[Rows from a 3D modeling dataset]
::::

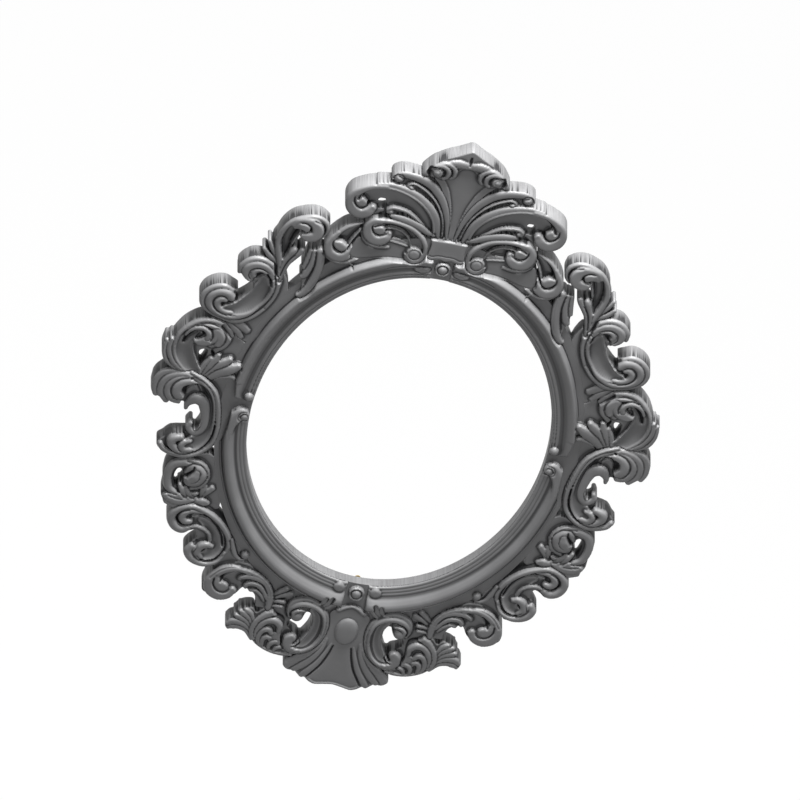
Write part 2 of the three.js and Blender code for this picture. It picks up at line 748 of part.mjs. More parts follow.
const endLow = ringThickness + gap;
const endTop = mouldingEndHeight * thicker;
const endBoss = [[0, endLow], [1, endLow], [1, endTop - 5], [0.65, endTop - 1.5], [0, endTop]];
const endClearance = [[0, cutterFoot], [1, cutterFoot], [1, cutterTop], [0, cutterTop]];
const [upperStart] = upperMouldingSpan;
const [, lowerEnd] = lowerMouldingSpan;
const upperMoulding = mouldingArc(upperMouldingSection, upperMouldingSpan)
  .add(mouldingEnd(upperStart, mouldingEndRadius, endBoss));
const lowerMoulding = mouldingArc(lowerMouldingSection, lowerMouldingSpan)
  .add(mouldingEnd(lowerEnd, mouldingEndRadius, endBoss))
  .subtract(mouldingEnd(upperStart, mouldingEndRadius + gap, endClearance));

// The arcs stop against the rosettes and pass under the carvings' edges.
for (const [name, whole] of [["moulding_upper", upperMoulding], ["moulding_lower", lowerMoulding]]) {
  const cut = cutters.reduce((rest, cutter) => (boxesMeet(rest, cutter) ? rest.subtract(cutter) : rest), whole);
  addPair(name, mainBody(cut));
}

// Back hardware

function backPlate(outline, hole, low, high) {
  const shape = new THREE.Shape(outline);
  if (hole) {
    const path = new THREE.Path();
    path.absarc(hole.x, hole.y, hole.radius, 0, Math.PI * 2, true);
    shape.holes.push(path);
  }
  const depth = high - low;
  const geometry = new THREE.ExtrudeGeometry(shape, { depth, bevelEnabled: false, curveSegments: 4 });
  geometry.rotateX(Math.PI / 2);
  geometry.translate(0, high, 0);
  return solidOf(geometry);
}

function roundEnded(length, width, pivot) {
  const outline = [];
  const radius = width / 2;
  const ends = [length - pivot - radius, -pivot + radius];
  ends.forEach((middle, end) => {
    for (let i = 0; i <= 4; i += 1) {
      const angle = -Math.PI / 2 + (Math.PI * i) / 4 + end * Math.PI;
      outline.push(new THREE.Vector2(middle + radius * Math.cos(angle), radius * Math.sin(angle)));
    }
  });
  return outline;
}

// A pan-head wood screw that points into the ring, its head's underside at the given level.
function screwGeometry(headUnderside) {
  const points = [
    [0, -screwDepth], [screwShankRadius, -screwDepth + screwPointLength],
    [screwShankRadius, headUnderside], [screwHeadRadius, headUnderside],
    [screwHeadRadius * 0.9, headUnderside + screwHeadHeight * 0.7], [0, headUnderside + screwHeadHeight],
  ].map(([radius, level]) => new THREE.Vector2(radius, level));
  return geometryOf(solidOf(new THREE.LatheGeometry(points, 8)));
}

const screwHoles = [];

function screwHole(x, z) {
  const points = [
    [0, -screwDepth - 0.5], [screwShankRadius + gap, -screwDepth - 0.5], [screwShankRadius + gap, 1], [0, 1],
  ].map(([radius, level]) => new THREE.Vector2(radius, level));
  const geometry = new THREE.LatheGeometry(points, 8);
  geometry.rotateY(Math.PI / 8);
  geometry.translate(x, 0, z);
  screwHoles.push({ x, z, solid: solidOf(geometry) });
}

// Turn buttons at the four quarter points of the rebate, closed over the picture's edge.
const buttonPivot = buttonWidth / 2;
const buttonOverhang = buttonLength - buttonPivot;
const buttonSeats = [90, 0, 270, 180];
buttonSeats.forEach((degrees, i) => {
  const upright = degrees % 180 !== 0;
  const rebateEdge = upright ? rebateOval[1] : rebateOval[0];
  const distance = rebateEdge + buttonOverhang - buttonReach;
  const angle = THREE.MathUtils.degToRad(degrees);
  const seat = new THREE.Group();
  seat.position.set(distance * Math.cos(angle), 0, distance * Math.sin(angle));
  seat.rotation.y = Math.PI - angle;
  frame.add(seat);
  const plate = backPlate(
    roundEnded(buttonLength, buttonWidth, buttonPivot),
    { x: 0, y: 0, radius: buttonHoleRadius + gap / 3 },
    gap,
    gap + buttonThickness,
  );
  addMesh(`turn_button_${i + 1}`, geometryOf(plate), brass, seat);
  addMesh(`turn_button_screw_${i + 1}`, screwGeometry(gap * 2 + buttonThickness), brass, seat);
  screwHole(seat.position.x, seat.position.z);
});

// Strap hangers on the upper sides.
const eyeInner = hangerRodRadius + eyeClearance;
const eyeOuter = eyeInner + eyeWall;
const eyeLevel = gap + eyeOuter;

function hangerStrap() {
  const bottom = -strapLength;
  const half = strapWidth / 2;
  const outline = [
    new THREE.Vector2(-half, bottom + strapCorner), new THREE.Vector2(-half + strapCorner, bottom),
    new THREE.Vector2(half - strapCorner, bottom), new THREE.Vector2(half, bottom + strapCorner),
    new THREE.Vector2(half, -eyeInner), new THREE.Vector2(-half, -eyeInner),
  ];
  const hole = { x: 0, y: -hangerScrewDrop, radius: screwShankRadius + gap };
  const plate = backPlate(outline, hole, gap, gap + strapThickness);
  const ringPoints = [
    [eyeInner, -half], [eyeOuter, -half], [eyeOuter, half], [eyeInner, half], [eyeInner, -half],
  ].map(([radius, level]) => new THREE.Vector2(radius, level));
  const eye = new THREE.LatheGeometry(ringPoints, 12);
  eye.rotateZ(Math.PI / 2);
  eye.translate(0, eyeLevel, 0);
  return plate.add(solidOf(eye));
}

function rodLoop() {
  const half = hangerRingWidth / 2;
  const corner = 4;
  const points = [];
  const middle = new THREE.Vector2(0, -hangerRingLength + half);
  points.push(new THREE.Vector2(-half + corner, 0), new THREE.Vector2(half - corner, 0));
  points.push(new THREE.Vector2(half - 1, -1.2), new THREE.Vector2(half, -4));
  for (let i = 1; i <= 5; i += 1) {
    const angle = -(Math.PI * i) / 6;
    points.push(new THREE.Vector2(half * Math.cos(angle), middle.y + half * Math.sin(angle)));
  }
  points.push(new THREE.Vector2(-half, -4), new THREE.Vector2(-half + 1, -1.2));
  return points;
}

function hangerRing() {
  const points = rodLoop();
  const sides = 6;
  const count = points.length;
  const positions = [];
  const index = [];
  points.forEach((here, i) => {
    const before = points[(i + count - 1) % count];
    const after = points[(i + 1) % count];
    const along = after.clone().sub(before).normalize();
    for (let j = 0; j < sides; j += 1) {
      const angle = (Math.PI * 2 * (j + 0.5)) / sides;
      const aside = hangerRodRadius * Math.cos(angle);
      positions.push(
        here.x - along.y * aside,
        eyeLevel + hangerRodRadius * Math.sin(angle),
        here.y + along.x * aside,
      );
      const a = i * sides + j;
      const b = i * sides + ((j + 1) % sides);
      const c = ((i + 1) % count) * sides + j;
      const d = ((i + 1) % count) * sides + ((j + 1) % sides);
      index.push(a, b, c, b, d, c);
    }
  });
  const geometry = new THREE.BufferGeometry();
  geometry.setAttribute("position", new THREE.Float32BufferAttribute(positions, 3));
  geometry.setIndex(index);
  return geometryOf(solidOf(geometry));
}

for (const [side, direction] of [["right", 1], ["left", -1]]) {
  const seat = new THREE.Group();
  seat.position.set(direction * hangerX * across, 0, hangerZ * upward);
  frame.add(seat);
  addMesh(`hanger_strap_${side}`, geometryOf(hangerStrap()), steel, seat);
  addMesh(`hanger_ring_${side}`, hangerRing(), steel, seat);
  const screw = addMesh(`hanger_screw_${side}`, screwGeometry(gap * 2 + strapThickness), steel, seat);
  screw.position.z = -hangerScrewDrop;
  screwHole(seat.position.x, seat.position.z - hangerScrewDrop);
}

// Pilot holes for the screws, in whichever ring piece each one enters.
for (const mesh of frame.children.filter(({ name }) => name.startsWith("ring_"))) {
  let solid = solidOf(mesh.geometry);
  for (const hole of screwHoles) {
    if (boxesMeet(solid, hole.solid)) solid = solid.subtract(hole.solid);
  }
  mesh.geometry = geometryOf(solid);
  mesh.geometry.computeVertexNormals();
}

export default frame;
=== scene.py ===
import math

import bmesh
import bpy
import numpy as np
from mathutils import Matrix, Vector
from mathutils.geometry import tessellate_polygon


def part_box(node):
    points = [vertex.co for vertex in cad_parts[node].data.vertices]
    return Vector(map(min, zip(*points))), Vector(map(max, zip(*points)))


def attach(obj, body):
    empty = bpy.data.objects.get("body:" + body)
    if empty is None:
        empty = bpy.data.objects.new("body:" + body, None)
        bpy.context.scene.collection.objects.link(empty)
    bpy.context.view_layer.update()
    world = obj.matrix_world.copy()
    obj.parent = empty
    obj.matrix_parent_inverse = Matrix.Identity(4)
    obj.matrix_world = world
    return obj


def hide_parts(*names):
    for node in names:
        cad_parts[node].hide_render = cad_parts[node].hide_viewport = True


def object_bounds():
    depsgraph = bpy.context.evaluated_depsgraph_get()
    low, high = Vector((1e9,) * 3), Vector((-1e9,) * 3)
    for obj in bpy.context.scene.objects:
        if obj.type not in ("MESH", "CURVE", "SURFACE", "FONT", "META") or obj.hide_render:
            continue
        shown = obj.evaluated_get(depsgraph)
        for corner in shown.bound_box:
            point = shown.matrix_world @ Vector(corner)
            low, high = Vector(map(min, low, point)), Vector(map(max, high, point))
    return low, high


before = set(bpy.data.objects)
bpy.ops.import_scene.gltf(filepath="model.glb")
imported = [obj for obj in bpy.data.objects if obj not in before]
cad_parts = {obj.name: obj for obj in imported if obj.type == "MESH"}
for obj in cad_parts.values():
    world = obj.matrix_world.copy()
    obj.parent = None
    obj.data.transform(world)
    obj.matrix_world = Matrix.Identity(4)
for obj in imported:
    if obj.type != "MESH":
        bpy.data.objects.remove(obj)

bl_info = {
    "name": "Carved Oval Frame",
    "version": (1, 0, 0),
    "blender": (4, 5, 0),
    "location": "View3D > Sidebar > Frame",
    "description": "Builds an oval picture frame with carved scrolls, mouldings and back fittings",
    "category": "Object",
}

cad_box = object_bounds()

# Shapes are drawn in millimetres: x to the right, z up, and height off the wall.
MM = 0.001
RING_FACE = 20.5
REBATE_DEPTH = 5.0
REBATE_LIP = 6.0
LAP_LEVEL = 10.0
LAP_HALF_ANGLE = 6.0
JOINT_ANGLE = 48.0
RING_HALF = (240.0, 314.0)
SIGHT_HALF = (198.5, 250.5)
UPPER_MOULDING_HALF = (234.0, 290.0)
LOWER_MOULDING_HALF = (234.0, 295.0)
CARVING_TOP = 34.0
CABOCHON_FOOT = 25.3
CABOCHON_LEVEL = -326.0
CABOCHON_HALF = (14.6, 20.6)
CABOCHON_RIM_HALF = (15.9, 21.9)
CABOCHON_ROUNDING = 1.0
JOINT_GAP = 0.12

# The carvings' curves, grid, edges and shading
PATH_STEPS = 6
LOOP_STEPS = 4
CIRCLE_STEPS = 24
SLAB_STEPS = 360
MARGIN_CELLS = 3
TINY = 1e-9
LEAST_WIDTH = 0.05
GROOVE_POWER = 0.8
END_LEVEL = 0.7
EDGE_DROP = 0.8
# The hollow depth, on a wide and a fine scale, for the painted shade in the hollows.
WIDE_BLUR, WIDE_DROP = 24, 3.5
FINE_BLUR, FINE_DROP = 5, 0.9
CROSSING_MARGIN = 0.08
SHARP_ANGLE = 50.0
CLEARANCE_BACK = -2.0

# The ring's joints and screw holes
JOINT_RADIUS = 260.0
FRONT_LAPS = {"ring_top": 1, "ring_bottom": 1, "ring_right": -1, "ring_left": -1}
HOLE_RADIUS = 2.1
HOLE_DEPTH = 18.6
HOLE_SIDES = 24


# Outlines and strokes

def spline(rows, steps):
    """Smooth pieces between rows, for all but the first and the last two of them."""
    t = np.linspace(0, 1, steps, endpoint=False)[:, None]
    return [0.5 * (2 * b + (c - a) * t + (2 * a - 5 * b + 4 * c - d) * t ** 2
                   + (3 * b - a - 3 * c + d) * t ** 3)
            for a, b, c, d in zip(rows, rows[1:], rows[2:], rows[3:])]


def curve_through(points):
    """Rows along a smooth curve through given rows of x, z, half width and height."""
    rows = np.array(points, float)
    if len(rows) == 1:
        return rows
    padded = np.vstack([2 * rows[0] - rows[1], rows, 2 * rows[-1] - rows[-2]])
    return np.vstack(spline(padded, PATH_STEPS) + [rows[-1:]])


def loop_through(points):
    rows = np.array(points, float)
    return np.vstack(spline(np.vstack([rows[-1:], rows, rows[:2]]), LOOP_STEPS))


class Board:
    """A square grid over one carving: its height, and how far each point lies inside."""

    def __init__(self, box, cell):
        self.cell = cell
        self.margin = MARGIN_CELLS * cell
        self.first = np.floor(np.array(box[:2]) / cell).astype(int) - MARGIN_CELLS
        last = np.ceil(np.array(box[2:]) / cell).astype(int) + MARGIN_CELLS
        self.x = np.arange(self.first[0], last[0] + 1) * cell
        self.z = np.arange(self.first[1], last[1] + 1) * cell
        self.xs, self.zs = np.meshgrid(self.x, self.z)
        self.height = np.full(self.xs.shape, np.nan)
        self.inside = np.full(self.xs.shape, -self.margin)

    def window(self, low, high):
        """The rows and columns of the grid that cover a box."""
        cols, rows = (slice(max(0, int((a - grid[0]) / self.cell)),
                            max(0, int((b - grid[0]) / self.cell) + 2))
                      for a, b, grid in zip(low, high, (self.x, self.z)))
        return rows, cols

    def lay(self, within, height, inside, over, spread):
        """Lays a shape on the board, over what is there or only where it is higher."""
        blank = np.isnan(self.height) & spread
        kept = np.where(np.isnan(self.height), -np.inf, self.height)
        raised = within & (over | (height > kept))
        self.height = np.where(raised | blank, height, self.height)
        self.inside = np.maximum(self.inside, inside)


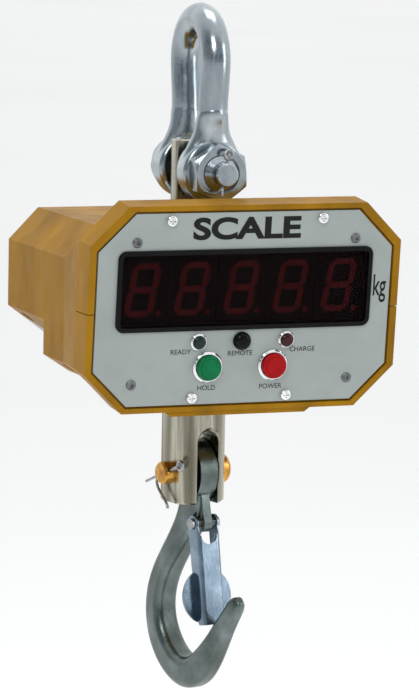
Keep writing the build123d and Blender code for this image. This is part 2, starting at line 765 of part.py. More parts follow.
with BuildPart() as button_nuts:
    with BuildSketch(PANEL.offset(-PLATE_T - 0.02)):
        with Locations(*BUTTON_SPOTS):
            RegularPolygon(11.6, 6, major_radius=False)
            Circle(BARREL_R + 0.05, mode=Mode.SUBTRACT)
    extrude(amount=-3)
save("button_nuts", button_nuts.part)

with BuildPart() as button_switches:
    add(panel_disc(BUTTON_SPOTS, BARREL_R - 0.5, -19.05, -9))
    add(panel_disc(BUTTON_SPOTS, 3.5, -25, 10), mode=Mode.SUBTRACT)
    with BuildSketch(PANEL.offset(-28.1)):
        for x, u in BUTTON_SPOTS:
            with Locations((x - 4, u), (x + 4, u)):
                Rectangle(0.8, 4)
    extrude(amount=-5)
save("button_switches", button_switches.part)


def button(x, name):
    with BuildPart() as cap:
        add(panel_disc([(x, BUTTON_U)], CAP_R, -5, 10.6))
        fillet(outermost(cap, 1).edges(), 1.2)
        add(panel_disc([(x, BUTTON_U)], 6.6, 5.0, 1.2))
        fillet(outermost(cap, 1).edges(), 0.5)
        add(panel_disc([(x, BUTTON_U)], 3.0, -20.5, 16))
    save(name, cap.part)


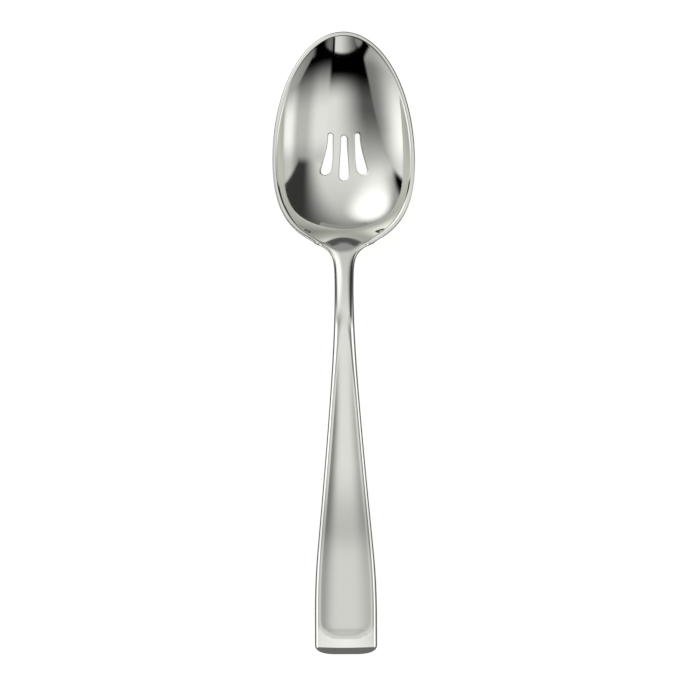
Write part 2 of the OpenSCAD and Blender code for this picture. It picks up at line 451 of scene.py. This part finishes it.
def section_point(s, column):
    """One point of the skin at station s, in metres."""
    w = half_at(s)
    growth = growth_at(s)
    slope = growth / (2 * w)
    line = max(w - rim_land * math.hypot(1, slope), w * inner_share)
    if column <= top_columns or column == columns:
        x = across(2 * (column % columns) / top_columns - 1, w, line)
        z = top_z(x, s, w, growth)
    else:
        x = across(1 - 2 * (column - top_columns - 1) / (back_columns - 2), w, line)
        z = back_z(x, s, w, growth)
    return Vector((x, spoon_l / 2 - s, z)) * MM


print(columns, "columns round a section")

# %% Wrap the grid round the spoon
merge_m = 1e-7


def wrap_skin():
    bm = bmesh.new()
    bmesh.ops.create_grid(bm, x_segments=columns, y_segments=len(rows) - 1, size=1)
    for v in bm.verts:
        column = round((v.co.x + 1) / 2 * columns)
        row = round((v.co.y + 1) / 2 * (len(rows) - 1))
        v.co = section_point(rows[row], column)
    bmesh.ops.remove_doubles(bm, verts=bm.verts, dist=merge_m)
    open_edges = [e for e in bm.edges if e.is_boundary]
    bmesh.ops.holes_fill(bm, edges=open_edges, sides=0)
    bmesh.ops.recalc_face_normals(bm, faces=bm.faces)
    return bm


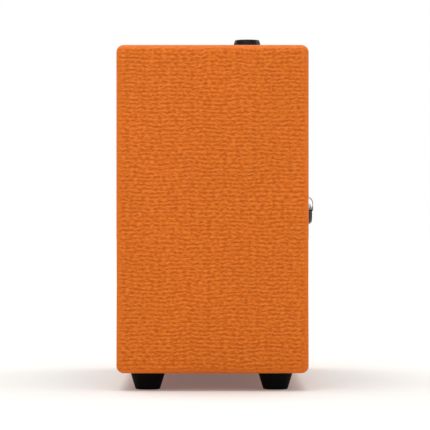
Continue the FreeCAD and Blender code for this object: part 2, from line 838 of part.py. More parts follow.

::::

[THE EXERCISE] Nothing but the lines from the one with "for (const [side, direction]" through the one with "low, high = Vector((1e9,)" should be retyped; include both and keep them exact.

[SOLUTION TO THIS EXERCISE]
for (const [side, direction] of [["right", 1], ["left", -1]]) {
  const seat = new THREE.Group();
  seat.position.set(direction * hangerX * across, 0, hangerZ * upward);
  frame.add(seat);
  addMesh(`hanger_strap_${side}`, geometryOf(hangerStrap()), steel, seat);
  addMesh(`hanger_ring_${side}`, hangerRing(), steel, seat);
  const screw = addMesh(`hanger_screw_${side}`, screwGeometry(gap * 2 + strapThickness), steel, seat);
  screw.position.z = -hangerScrewDrop;
  screwHole(seat.position.x, seat.position.z - hangerScrewDrop);
}

// Pilot holes for the screws, in whichever ring piece each one enters.
for (const mesh of frame.children.filter(({ name }) => name.startsWith("ring_"))) {
  let solid = solidOf(mesh.geometry);
  for (const hole of screwHoles) {
    if (boxesMeet(solid, hole.solid)) solid = solid.subtract(hole.solid);
  }
  mesh.geometry = geometryOf(solid);
  mesh.geometry.computeVertexNormals();
}

export default frame;
=== scene.py ===
import math

import bmesh
import bpy
import numpy as np
from mathutils import Matrix, Vector
from mathutils.geometry import tessellate_polygon


def part_box(node):
    points = [vertex.co for vertex in cad_parts[node].data.vertices]
    return Vector(map(min, zip(*points))), Vector(map(max, zip(*points)))


def attach(obj, body):
    empty = bpy.data.objects.get("body:" + body)
    if empty is None:
        empty = bpy.data.objects.new("body:" + body, None)
        bpy.context.scene.collection.objects.link(empty)
    bpy.context.view_layer.update()
    world = obj.matrix_world.copy()
    obj.parent = empty
    obj.matrix_parent_inverse = Matrix.Identity(4)
    obj.matrix_world = world
    return obj


def hide_parts(*names):
    for node in names:
        cad_parts[node].hide_render = cad_parts[node].hide_viewport = True


def object_bounds():
    depsgraph = bpy.context.evaluated_depsgraph_get()
    low, high = Vector((1e9,) * 3), Vector((-1e9,) * 3)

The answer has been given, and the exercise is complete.